======== SOURCE DATA
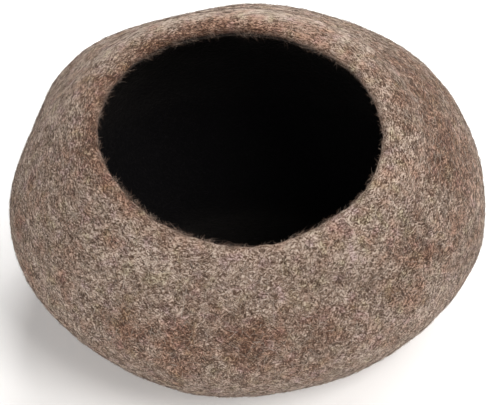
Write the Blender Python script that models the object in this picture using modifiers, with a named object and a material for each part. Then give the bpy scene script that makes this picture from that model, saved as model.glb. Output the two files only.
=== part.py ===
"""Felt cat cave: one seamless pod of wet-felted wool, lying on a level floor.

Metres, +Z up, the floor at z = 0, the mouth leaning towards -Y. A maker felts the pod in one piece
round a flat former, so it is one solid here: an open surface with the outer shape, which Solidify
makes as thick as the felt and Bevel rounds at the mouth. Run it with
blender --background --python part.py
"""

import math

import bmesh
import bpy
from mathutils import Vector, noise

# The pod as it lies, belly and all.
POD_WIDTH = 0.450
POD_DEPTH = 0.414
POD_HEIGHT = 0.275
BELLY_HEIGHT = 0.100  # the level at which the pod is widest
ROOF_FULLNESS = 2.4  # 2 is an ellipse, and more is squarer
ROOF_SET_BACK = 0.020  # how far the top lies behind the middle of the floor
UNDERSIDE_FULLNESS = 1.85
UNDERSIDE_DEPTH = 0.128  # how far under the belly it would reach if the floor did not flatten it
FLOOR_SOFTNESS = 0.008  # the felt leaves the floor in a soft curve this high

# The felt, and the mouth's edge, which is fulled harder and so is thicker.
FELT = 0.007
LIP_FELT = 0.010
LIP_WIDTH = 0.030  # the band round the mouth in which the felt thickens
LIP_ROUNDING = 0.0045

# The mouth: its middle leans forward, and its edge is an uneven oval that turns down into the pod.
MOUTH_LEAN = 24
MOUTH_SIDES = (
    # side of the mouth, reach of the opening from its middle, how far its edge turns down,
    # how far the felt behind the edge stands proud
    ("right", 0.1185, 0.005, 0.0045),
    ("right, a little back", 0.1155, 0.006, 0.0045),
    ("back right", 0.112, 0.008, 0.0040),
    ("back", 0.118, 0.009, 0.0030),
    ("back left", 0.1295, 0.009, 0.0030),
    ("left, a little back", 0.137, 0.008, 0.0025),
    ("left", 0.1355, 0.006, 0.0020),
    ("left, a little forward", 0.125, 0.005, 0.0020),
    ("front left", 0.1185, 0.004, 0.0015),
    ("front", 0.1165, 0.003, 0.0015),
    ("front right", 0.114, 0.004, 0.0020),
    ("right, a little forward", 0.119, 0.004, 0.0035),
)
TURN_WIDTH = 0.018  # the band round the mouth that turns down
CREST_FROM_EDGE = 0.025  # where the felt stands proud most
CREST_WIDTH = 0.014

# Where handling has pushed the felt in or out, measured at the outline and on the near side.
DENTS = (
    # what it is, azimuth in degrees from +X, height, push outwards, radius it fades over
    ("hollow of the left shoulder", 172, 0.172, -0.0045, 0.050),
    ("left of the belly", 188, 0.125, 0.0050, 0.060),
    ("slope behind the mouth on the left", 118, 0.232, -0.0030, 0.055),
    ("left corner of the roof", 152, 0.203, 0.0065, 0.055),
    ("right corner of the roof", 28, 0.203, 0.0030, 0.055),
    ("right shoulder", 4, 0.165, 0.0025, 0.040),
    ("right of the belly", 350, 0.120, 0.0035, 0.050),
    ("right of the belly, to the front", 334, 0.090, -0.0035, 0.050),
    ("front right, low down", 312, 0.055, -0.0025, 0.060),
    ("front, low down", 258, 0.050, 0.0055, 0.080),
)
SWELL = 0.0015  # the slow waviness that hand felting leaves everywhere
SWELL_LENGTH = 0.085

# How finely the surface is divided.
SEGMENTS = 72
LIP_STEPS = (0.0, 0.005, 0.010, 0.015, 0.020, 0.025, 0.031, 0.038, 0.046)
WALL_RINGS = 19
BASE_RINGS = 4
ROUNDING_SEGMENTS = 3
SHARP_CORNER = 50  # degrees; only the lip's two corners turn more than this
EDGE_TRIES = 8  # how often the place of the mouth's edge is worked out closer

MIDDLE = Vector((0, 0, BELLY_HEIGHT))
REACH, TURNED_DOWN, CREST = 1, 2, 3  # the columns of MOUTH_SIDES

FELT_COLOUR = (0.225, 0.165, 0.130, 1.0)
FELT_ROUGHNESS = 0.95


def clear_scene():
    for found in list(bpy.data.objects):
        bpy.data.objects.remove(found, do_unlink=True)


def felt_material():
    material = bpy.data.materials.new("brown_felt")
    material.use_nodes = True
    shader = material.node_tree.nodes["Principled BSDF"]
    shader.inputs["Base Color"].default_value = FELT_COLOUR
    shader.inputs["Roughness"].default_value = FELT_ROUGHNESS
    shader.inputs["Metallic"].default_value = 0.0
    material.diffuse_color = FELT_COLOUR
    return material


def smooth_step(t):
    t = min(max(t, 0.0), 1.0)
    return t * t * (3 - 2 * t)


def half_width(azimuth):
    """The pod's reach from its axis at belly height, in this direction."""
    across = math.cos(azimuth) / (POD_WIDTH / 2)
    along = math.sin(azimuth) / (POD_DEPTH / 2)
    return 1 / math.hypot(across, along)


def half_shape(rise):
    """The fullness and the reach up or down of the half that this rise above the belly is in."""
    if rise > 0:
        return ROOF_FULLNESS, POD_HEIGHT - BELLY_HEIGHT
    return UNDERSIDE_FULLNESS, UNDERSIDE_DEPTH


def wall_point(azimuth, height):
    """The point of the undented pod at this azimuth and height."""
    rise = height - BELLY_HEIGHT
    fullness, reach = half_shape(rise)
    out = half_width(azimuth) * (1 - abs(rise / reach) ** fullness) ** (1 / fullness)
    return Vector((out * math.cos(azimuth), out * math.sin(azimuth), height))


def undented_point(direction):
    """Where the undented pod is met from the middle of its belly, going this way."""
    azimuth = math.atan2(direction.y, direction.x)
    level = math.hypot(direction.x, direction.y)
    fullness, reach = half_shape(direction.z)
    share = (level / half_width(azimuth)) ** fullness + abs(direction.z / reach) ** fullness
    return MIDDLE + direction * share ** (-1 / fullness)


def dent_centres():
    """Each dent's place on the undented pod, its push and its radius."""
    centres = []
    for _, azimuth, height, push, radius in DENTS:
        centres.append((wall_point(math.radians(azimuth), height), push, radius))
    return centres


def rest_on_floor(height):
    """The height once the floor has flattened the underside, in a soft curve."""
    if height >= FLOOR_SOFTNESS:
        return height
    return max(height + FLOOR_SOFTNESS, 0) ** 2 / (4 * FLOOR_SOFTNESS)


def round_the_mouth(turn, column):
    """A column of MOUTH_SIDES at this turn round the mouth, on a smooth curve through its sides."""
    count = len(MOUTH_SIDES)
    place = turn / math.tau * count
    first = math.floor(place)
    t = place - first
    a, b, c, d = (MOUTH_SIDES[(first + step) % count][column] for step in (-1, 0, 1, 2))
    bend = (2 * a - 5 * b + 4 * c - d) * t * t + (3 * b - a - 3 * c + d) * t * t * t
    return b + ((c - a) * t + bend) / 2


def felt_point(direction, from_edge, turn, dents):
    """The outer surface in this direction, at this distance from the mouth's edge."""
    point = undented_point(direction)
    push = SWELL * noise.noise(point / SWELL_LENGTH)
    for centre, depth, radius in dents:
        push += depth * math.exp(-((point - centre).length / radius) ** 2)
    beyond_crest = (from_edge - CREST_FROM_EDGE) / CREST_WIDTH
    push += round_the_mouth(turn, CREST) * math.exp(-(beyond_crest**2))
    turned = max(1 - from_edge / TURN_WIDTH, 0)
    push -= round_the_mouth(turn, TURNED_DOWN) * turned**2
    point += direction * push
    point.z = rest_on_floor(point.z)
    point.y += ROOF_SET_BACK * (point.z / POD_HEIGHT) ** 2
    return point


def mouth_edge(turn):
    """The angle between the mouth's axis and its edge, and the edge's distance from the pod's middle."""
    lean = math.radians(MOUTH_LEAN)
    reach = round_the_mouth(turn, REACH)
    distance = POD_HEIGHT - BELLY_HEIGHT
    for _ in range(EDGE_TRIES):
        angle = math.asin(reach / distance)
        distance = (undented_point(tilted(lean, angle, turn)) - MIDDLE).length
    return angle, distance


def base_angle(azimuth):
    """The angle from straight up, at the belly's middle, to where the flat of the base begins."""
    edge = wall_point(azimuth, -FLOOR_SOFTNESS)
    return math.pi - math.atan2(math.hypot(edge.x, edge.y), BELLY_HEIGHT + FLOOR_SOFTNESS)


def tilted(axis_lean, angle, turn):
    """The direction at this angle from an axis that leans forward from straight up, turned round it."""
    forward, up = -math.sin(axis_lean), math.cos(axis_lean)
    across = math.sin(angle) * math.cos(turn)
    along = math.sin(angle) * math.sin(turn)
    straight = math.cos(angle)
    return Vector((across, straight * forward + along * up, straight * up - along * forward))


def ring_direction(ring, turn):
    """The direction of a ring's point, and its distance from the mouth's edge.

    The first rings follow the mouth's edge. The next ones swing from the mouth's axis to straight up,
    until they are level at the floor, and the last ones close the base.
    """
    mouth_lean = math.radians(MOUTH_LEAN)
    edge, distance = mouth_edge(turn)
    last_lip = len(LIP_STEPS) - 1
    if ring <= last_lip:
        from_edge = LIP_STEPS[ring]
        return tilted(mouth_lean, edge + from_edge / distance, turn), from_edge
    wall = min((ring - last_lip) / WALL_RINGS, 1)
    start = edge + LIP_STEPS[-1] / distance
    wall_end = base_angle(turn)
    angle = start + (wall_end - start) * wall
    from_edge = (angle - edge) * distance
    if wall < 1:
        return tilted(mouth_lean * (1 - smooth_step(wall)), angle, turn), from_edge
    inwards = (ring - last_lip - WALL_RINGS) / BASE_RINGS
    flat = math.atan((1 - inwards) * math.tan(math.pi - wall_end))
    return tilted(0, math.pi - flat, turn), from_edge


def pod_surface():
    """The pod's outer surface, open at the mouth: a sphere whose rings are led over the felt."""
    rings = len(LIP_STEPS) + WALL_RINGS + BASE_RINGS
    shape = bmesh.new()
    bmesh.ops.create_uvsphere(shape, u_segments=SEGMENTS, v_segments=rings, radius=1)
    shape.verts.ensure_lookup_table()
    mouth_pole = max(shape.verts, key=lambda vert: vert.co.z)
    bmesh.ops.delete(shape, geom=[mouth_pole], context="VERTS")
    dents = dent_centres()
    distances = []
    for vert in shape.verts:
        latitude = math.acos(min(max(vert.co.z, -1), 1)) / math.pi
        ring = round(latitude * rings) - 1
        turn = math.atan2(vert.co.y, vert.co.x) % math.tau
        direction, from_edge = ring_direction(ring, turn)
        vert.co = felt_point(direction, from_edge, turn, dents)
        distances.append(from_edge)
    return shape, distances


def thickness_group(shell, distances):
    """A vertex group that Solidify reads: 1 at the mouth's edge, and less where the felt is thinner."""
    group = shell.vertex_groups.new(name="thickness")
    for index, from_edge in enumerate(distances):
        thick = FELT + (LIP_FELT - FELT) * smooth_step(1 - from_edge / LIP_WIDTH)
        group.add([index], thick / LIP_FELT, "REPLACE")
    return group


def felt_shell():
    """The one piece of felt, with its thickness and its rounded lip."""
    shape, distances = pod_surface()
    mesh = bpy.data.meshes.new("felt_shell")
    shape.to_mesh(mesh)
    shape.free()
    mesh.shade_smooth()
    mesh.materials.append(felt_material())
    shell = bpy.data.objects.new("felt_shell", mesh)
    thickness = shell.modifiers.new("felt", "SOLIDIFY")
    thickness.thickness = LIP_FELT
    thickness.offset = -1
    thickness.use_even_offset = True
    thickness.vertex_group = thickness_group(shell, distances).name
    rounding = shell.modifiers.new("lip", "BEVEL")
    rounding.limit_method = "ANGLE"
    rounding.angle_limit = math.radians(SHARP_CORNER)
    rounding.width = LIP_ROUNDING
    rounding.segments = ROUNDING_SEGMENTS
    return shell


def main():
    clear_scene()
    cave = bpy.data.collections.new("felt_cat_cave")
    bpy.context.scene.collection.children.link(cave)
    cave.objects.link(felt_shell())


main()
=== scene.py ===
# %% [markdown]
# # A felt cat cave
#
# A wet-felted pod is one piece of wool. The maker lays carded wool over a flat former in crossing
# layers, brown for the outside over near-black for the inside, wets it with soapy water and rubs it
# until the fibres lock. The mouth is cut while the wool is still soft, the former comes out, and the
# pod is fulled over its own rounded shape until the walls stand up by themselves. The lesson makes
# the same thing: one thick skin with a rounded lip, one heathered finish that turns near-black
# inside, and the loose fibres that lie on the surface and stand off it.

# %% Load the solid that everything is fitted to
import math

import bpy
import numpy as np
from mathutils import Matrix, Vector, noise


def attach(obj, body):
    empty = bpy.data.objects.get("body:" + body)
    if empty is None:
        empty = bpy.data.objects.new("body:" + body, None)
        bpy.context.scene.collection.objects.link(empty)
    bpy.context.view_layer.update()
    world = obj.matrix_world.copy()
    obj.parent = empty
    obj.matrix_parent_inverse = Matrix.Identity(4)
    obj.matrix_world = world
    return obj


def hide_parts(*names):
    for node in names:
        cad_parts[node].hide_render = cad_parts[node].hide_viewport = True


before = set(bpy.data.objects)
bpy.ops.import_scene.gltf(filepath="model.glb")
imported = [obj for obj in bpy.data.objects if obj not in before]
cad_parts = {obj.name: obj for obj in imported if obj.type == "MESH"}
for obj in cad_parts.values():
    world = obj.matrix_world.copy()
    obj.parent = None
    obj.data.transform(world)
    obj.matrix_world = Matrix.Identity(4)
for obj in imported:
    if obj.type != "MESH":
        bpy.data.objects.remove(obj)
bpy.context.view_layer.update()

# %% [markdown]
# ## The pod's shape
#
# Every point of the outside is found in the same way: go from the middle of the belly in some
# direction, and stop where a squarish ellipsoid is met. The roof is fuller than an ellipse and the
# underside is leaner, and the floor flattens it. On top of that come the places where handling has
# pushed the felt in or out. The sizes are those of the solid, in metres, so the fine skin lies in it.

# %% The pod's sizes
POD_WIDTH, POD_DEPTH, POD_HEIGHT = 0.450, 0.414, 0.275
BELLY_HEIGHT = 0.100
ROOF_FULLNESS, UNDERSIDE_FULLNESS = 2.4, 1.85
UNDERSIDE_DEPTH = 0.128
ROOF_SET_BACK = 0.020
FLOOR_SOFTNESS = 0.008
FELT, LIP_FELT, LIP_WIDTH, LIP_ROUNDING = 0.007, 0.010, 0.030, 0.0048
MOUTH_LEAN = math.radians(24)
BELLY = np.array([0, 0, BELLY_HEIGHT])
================
● WHAT YOU WILL DO
Quote the listing word for word from its first line through the line in which "from mathutils import Vector, noise" appears.

● ANSWER FOR THIS EXERCISE
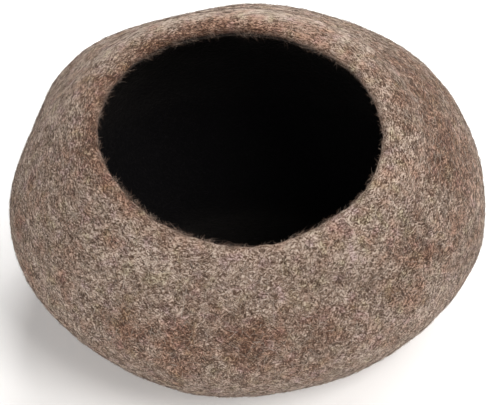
Write the Blender Python script that models the object in this picture using modifiers, with a named object and a material for each part. Then give the bpy scene script that makes this picture from that model, saved as model.glb. Output the two files only.
=== part.py ===
"""Felt cat cave: one seamless pod of wet-felted wool, lying on a level floor.

Metres, +Z up, the floor at z = 0, the mouth leaning towards -Y. A maker felts the pod in one piece
round a flat former, so it is one solid here: an open surface with the outer shape, which Solidify
makes as thick as the felt and Bevel rounds at the mouth. Run it with
blender --background --python part.py
"""

import math

import bmesh
import bpy
from mathutils import Vector, noise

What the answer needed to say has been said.